Ultimately, the most important thing to consider is the supply chain. In March 2012 the Responsible Jewellery Council (RJC) launched its Chain-of-Custody (CoC) Standard, although it’s worth noting that it’s a voluntary programme. For Valerio, the RJC is not asking enough. 'All they're really asking their members to do is be legally compliant, which is no ethical progress at all; they're just doing what they're supposed to do by law.' Johnston reckons she has found an alternative approach by trying to source from the ground up. 'That’s not how the rest of the industry works though,' she qualifies. Hattie Rickards of Hattie Rickards Jewellery [ring pictured above right] is aiming to visit the Columbian mine where her Fairtrade gold comes from later this year, and will be making a video for her customers. 'I believe it is the responsibility of both the designer and the customer to demand greater ethical visibility and responsibility,' she explains.

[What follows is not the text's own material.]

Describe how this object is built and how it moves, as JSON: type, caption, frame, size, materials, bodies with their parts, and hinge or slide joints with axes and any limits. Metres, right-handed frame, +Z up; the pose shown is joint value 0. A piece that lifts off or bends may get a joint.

Early in the supply chain, the Initiative for Responsible Mining (IRMA) is working to establish an independent system to verify environmental and social standards by 2014. Johnston is chairing an ethics committee for the National Association of Goldsmiths and the British Jewellers Association that aims to issue recommendations in the Autumn. 'Ethical practice remains high on the agenda,' she says. Still concerned? The best news for us in the UK is that, according to Valerio, we are in the best place to buy ethical jewellery in the world.